Allowances, totaling the caps, are then distributed to individual firms for trading throughout the EU. If emissions are capped, for example, at 200 million tons a year, there are 200 million allowances distributed to firms for offsetting emissions.

These firms can then use the allowances to offset their own emissions, reduce their emissions and sell the allowances to other parties, or bank the allowances for future use.

If a firm does not have adequate allowances to offset its emissions, the firm must purchase allowances or pay a significant financial penalty.

The cost of allowances, if available, is generally less than the financial penalty.
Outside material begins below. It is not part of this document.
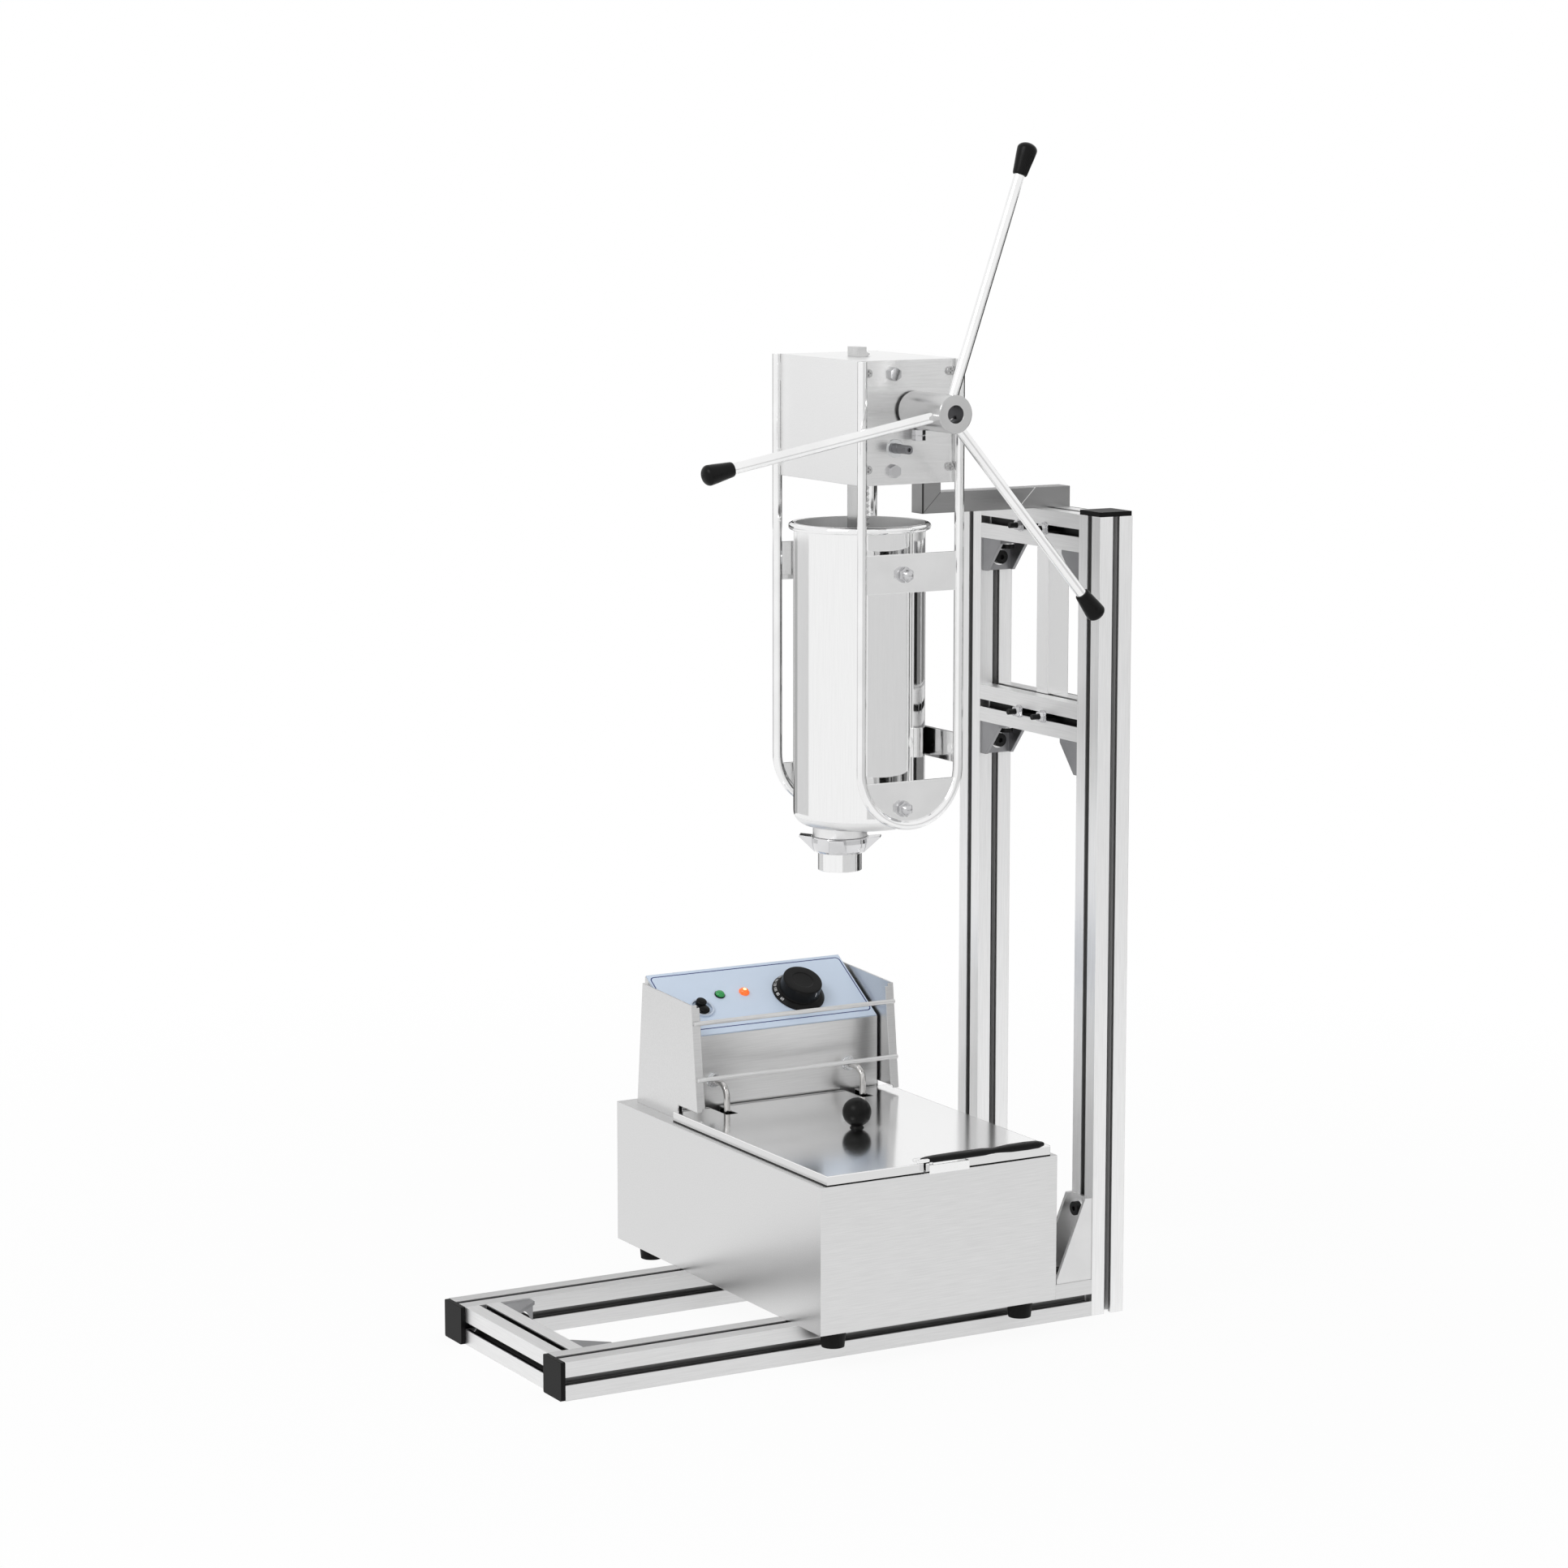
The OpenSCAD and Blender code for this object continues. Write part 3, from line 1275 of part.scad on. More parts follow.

The buying and selling of allowances, trading, creates a market, thus the cap-and-trade program designation.

Due to the financial challenges companies face on an ongoing basis, recent studies have shown that Sector 3 organizations will have the most difficulty dealing with this metamorphosis.

Consequently, schools, churches, hospitals, and local government will be struggling to find the means to make the green transitions such as retrofitting lights, more efficient use of demand meters, voluntary curtailment, and the installation of efficient energy supplies utilizing renewable fuels, i.e. biomass combined heat and power systems.

E-CCAP is one possible solution to this nonprofit problem, an initiative that is funded through two prominent Pittsburgh Foundations led by the Pittsburgh Gateways Corp. and its partner in this project, World-Class Industrial Network.

They are working together to capture opportunities in the developing financial markets associated with energy and carbon reduction and general sustainable practices such as switching to renewable resources or investing in energy efficiency methods.

E-CCAP is working on a set of developmental and applied activities designed to define and demonstrate that nonprofit organizations, serving industrial, commercial and institutional based stakeholders, can leverage relationships with its constituents to both promote and financially share in the benefits of sustainable business activities.

In so doing, the nonprofit organization can better meet its core mission by exploiting new revenue streams not previously available.

E-CCAP is targeting a pilot project with industrial, commercial, and institutional based stakeholders, to aggregate the financial benefits of energy efficiency and renewable energy projects through the emerging markets for energy efficiency credits.

These green credits will be aggregated and traded to support the partnership and serve the participating third sector organization and their constituents.

They will specialize in the development of credit generating projects, have those green savings validated by an independent third party, and broker the credits.

(This blog post is also published as a feature article in the 2/21/09 edition of The Tribune-Democrat.)